絶望ライン工chというYouTubeチャンネル(工場勤務や収入に嘘はないと思うものの、絶望を誇張したコメディ動画のチャンネル)があって、いつも楽しく観ていたのですが、ベルギー出張だといって友だちと海外旅行している動画がアップされたんですよ。
それが先週の動画。
すると今週の動画の冒頭で、絶望ライン工が「一部の視聴者が先週の動画内容に怒り、チャンネル登録を解除したようです」というような報告をしたんですね。
この絶望ライン工chは派遣の工場勤務の少ない収入で生計を立てている、その日常を配信するチャンネルです。
貧しい生活でぱっとしない日々を過ごしてますよ、というていの動画。
だから「海外旅行なんて行きやがって、絶望ライン工なんて嘘じゃねえか!」と怒る人が現れたわけです。
まあ驚きましたね。そんなのめり込んで観ている人がいるんだ、と。
それと同時に「文化の盗用」という言葉が思い浮かびました。
白人富裕層が、ラッパーやギャングなどの黒人貧困層の文化やファッションをまねると、よくその言葉で批判されるんですよ。

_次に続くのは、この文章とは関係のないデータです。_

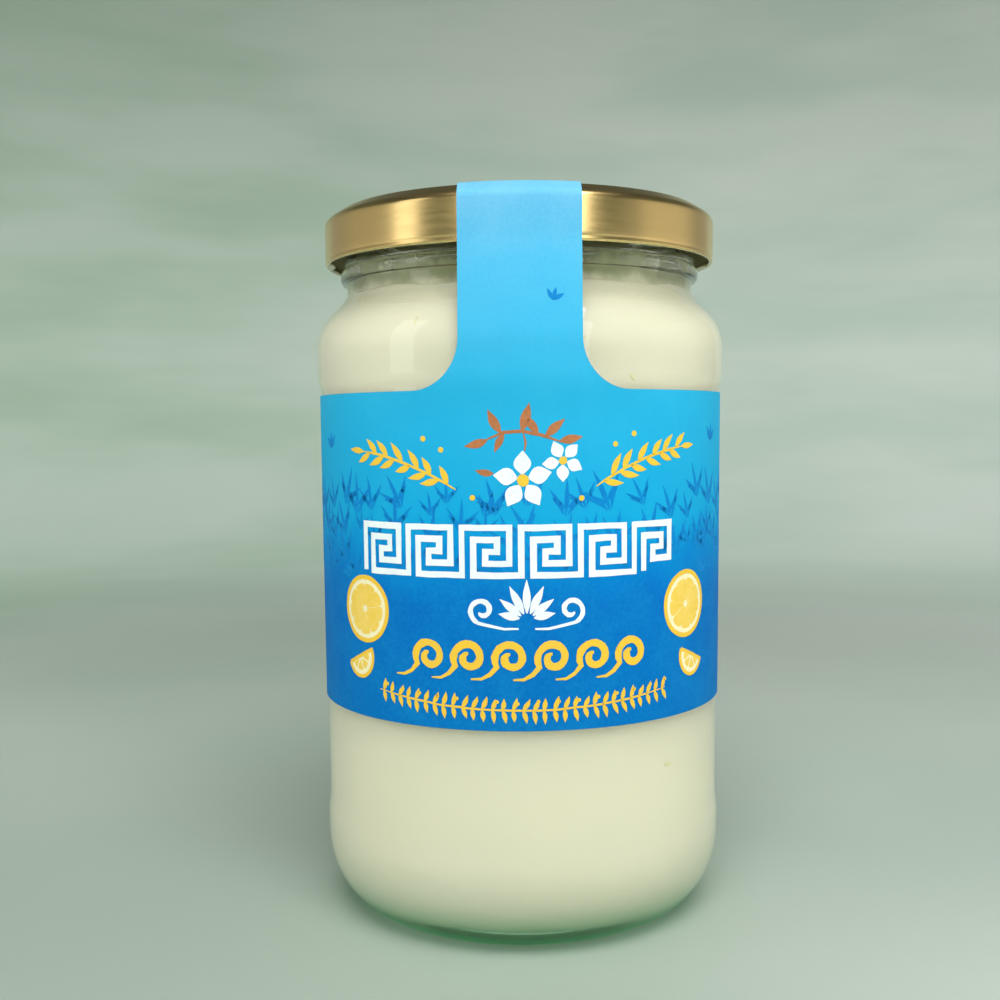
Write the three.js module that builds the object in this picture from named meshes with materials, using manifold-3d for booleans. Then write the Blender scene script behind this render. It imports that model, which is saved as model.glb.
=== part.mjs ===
// A shut glass jar of yoghurt with a twist-off lid and a paper label whose strip runs up over the lid.
// Millimetres, +Z up. The origin is under the middle of the base, and the label's strip faces -Y.
import * as THREE from 'three';
import * as BufferGeometryUtils from 'three/addons/utils/BufferGeometryUtils.js';
import Module from 'manifold-3d';

const wasm = await Module();
wasm.setup();

// Driving dimensions of the glass jar, outside
const SEGMENTS = 52;
const PANEL_R = 43.95;
const HEEL_R = 44.4;
const BUMPER_R = 44.7;
const NECK_R = 37.85;
const BEAD_R = 39.35;
const FINISH_R = 38.5;
const CONTACT_OUTER_R = 34.9;
const CONTACT_INNER_R = 32.2;
const HEEL_TOP_Z = 16.5;
const HEEL_DEPTH = 12.5;
const HEEL_RISE = 17.0;
const HEEL_BAND_TOP_Z = 19.5;
const PANEL_BOTTOM_Z = 25.5;
const PANEL_TOP_Z = 113.6;
const BUMPER_BOTTOM_Z = 117.0;
const BUMPER_TOP_Z = 122.6;
const NECK_BOTTOM_Z = 135.9;
const SHOULDER_LOW_PULL = 8.0;
const SHOULDER_HIGH_PULL = 4.6;
const NECK_TOP_Z = 137.0;
const BEAD_Z = 138.6;
const BEAD_HALF_HEIGHT = 1.5;
const RIM_Z = 150.6;
const RIM_HALF_HEIGHT = 1.1;
const PUSH_UP = 3.2;

// Driving dimensions of the glass jar, inside
const INNER_R = 41.8;
const INNER_NECK_R = 35.4;
const MOUTH_R = 36.1;
const INNER_HEEL_TOP_Z = 19.0;
const INNER_FLOOR_R = 31.0;
const INNER_FLOOR_EDGE_Z = 5.6;
const INNER_FLOOR_MIDDLE_Z = 6.9;
const INNER_SHOULDER_BOTTOM_Z = 121.6;
const INNER_SHOULDER_TOP_Z = 134.6;
const INNER_LOW_PULL = 7.8;
const INNER_HIGH_PULL = 4.9;

// Thread on the jar's mouth and lugs in the lid
const LUG_COUNT = 6;
const THREAD_SECTION_R = 1.2;
const THREAD_PATH_R = 38.7;
const THREAD_ARC = THREE.MathUtils.degToRad(46);
const THREAD_LOW_Z = 144.3;
const THREAD_RISE = 3.0;
const LUG_INNER_R = 39.9;
const LUG_ARC = THREE.MathUtils.degToRad(11);
const LUG_HEIGHT = 0.9;
const LUG_LIFT = 0.4;
const LUG_TURN = THREE.MathUtils.degToRad(6);

// Yoghurt
const FILL_Z = 134.0;
const FILL_GAP = 0.12;
const FILL_DIP = 0.35;
const FILL_EDGE = 1.5;

// Lid
const LID_R = 42.5;
const LID_FOOT_Z = 141.0;
const LID_TOP_Z = 152.2;
const LID_WALL = 0.5;
const CURL_R = 0.75;
const CORNER_R = 1.9;
const CORNER_Z = 149.0;
const CREST_R = 38.8;
const CREST_ROUNDING = 1.0;
const PANEL_EDGE_R = 36.2;
const PANEL_STEP_R = 37.1;
const PANEL_STEP_Z = 151.5;
const LID_PANEL_Z = 151.25;
const LINER_Z = 150.7;

// Paper label
const LABEL_BOTTOM_Z = 47.3;
const LABEL_TOP_Z = 113.1;
const LABEL_R = 44.1;
const PAPER = 0.25;
const PAPER_GAP = 0.12;
const STRIP_WIDTH = 23.8;
const FILLET_R = 9.9;
const STRIP_END_Y = -13.0;
const BRIDGE_LEAN = THREE.MathUtils.degToRad(3);
const FRONT_COLUMNS = 10;
const BACK_COLUMNS = 50;
const FILLET_ROWS = 6;
const CREST_ROWS = 7;
const TOP_ROWS = 6;
const TOP_CLOSE_ROWS = 0.11;

function point(r, z) {
  return new THREE.Vector2(r, z);
}

// Points on an arc of an ellipse, angles in degrees from straight outward, counted upward.
function arc(centreR, centreZ, radiusR, radiusZ, from, to, steps) {
  const points = [];
  for (let i = 0; i <= steps; i += 1) {
    const angle = THREE.MathUtils.degToRad(from + ((to - from) * i) / steps);
    points.push(point(centreR + radiusR * Math.cos(angle), centreZ + radiusZ * Math.sin(angle)));
  }
  return points;
}

// Points of a smooth S-bend between two upright stretches of wall.
function bend(bottom, bottomPull, top, topPull, steps) {
  const curve = new THREE.CubicBezierCurve(
    bottom,
    point(bottom.x, bottom.y + bottomPull),
    point(top.x, top.y - topPull),
    top,
  );
  return curve.getPoints(steps);
}

// Turns a profile, given counter-clockwise round the solid's half section, about the upright axis.
function turned(profile) {
  const geometry = new THREE.LatheGeometry(profile, SEGMENTS);
  geometry.rotateX(Math.PI / 2);
  return geometry;
}

function toManifold(geometry) {
  let bare = geometry.clone();
  bare.deleteAttribute('normal');
  bare.deleteAttribute('uv');
  bare = BufferGeometryUtils.mergeVertices(bare, 1e-3);
  const corners = bare.index.array;
  const kept = [];
  for (let i = 0; i < corners.length; i += 3) {
    const [a, b, c] = [corners[i], corners[i + 1], corners[i + 2]];
    if (a !== b && b !== c && c !== a) {
      kept.push(a, b, c);
    }
  }
  const mesh = new wasm.Mesh({
    numProp: 3,
    vertProperties: new Float32Array(bare.attributes.position.array),
    triVerts: new Uint32Array(kept),
  });
  return new wasm.Manifold(mesh);
}

// One closed body of a base solid and the small pieces fused to it.
function fused(base, pieces) {
  let solid = toManifold(base);
  for (const piece of pieces) {
    solid = solid.add(toManifold(piece));
  }
  const result = solid.getMesh();
  const geometry = new THREE.BufferGeometry();
  geometry.setAttribute('position', new THREE.BufferAttribute(result.vertProperties, 3));
  geometry.setIndex(new THREE.BufferAttribute(result.triVerts, 1));
  geometry.computeVertexNormals();
  return geometry;
}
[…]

動画に話を戻しますと、ほんとうに絶望しながら生活している層の人にとったら「絶望ライン工は自分たちの仲間ではなくて、まねをしているだけ」と実感させられたわけです。
「文化の盗用」を現実に感じた人たちですよ。
ぼくはインターネット上とはいえ「文化の盗用」の現場を見たと思って妙な高揚感がありました。
いまいち実感に欠けていた言葉がリアリティを持ちました。
外野からすると「なんでこれで怒るの?」と理解できないものでも、当事者になると大きく傷ついてしまう。
「文化の盗用」は当事者でないと理解するのが難しいものなんですね。
それでこの動画の続きがすごかった。
なんと友だちがベルギーの音楽フェスに出演するという理由で、絶望ライン工はビデオ撮りのため同行していたのです。
しかもそのフェスが電子音楽のフェスで最大級、チケットもなかなか取れないという最高に格の高いトゥモローランドというものらしく、驚きました。
もうフェスの頂点のひとつでしょうね。
出演シーンや舞台裏、絶望ライン工との関係性やらで感動しました。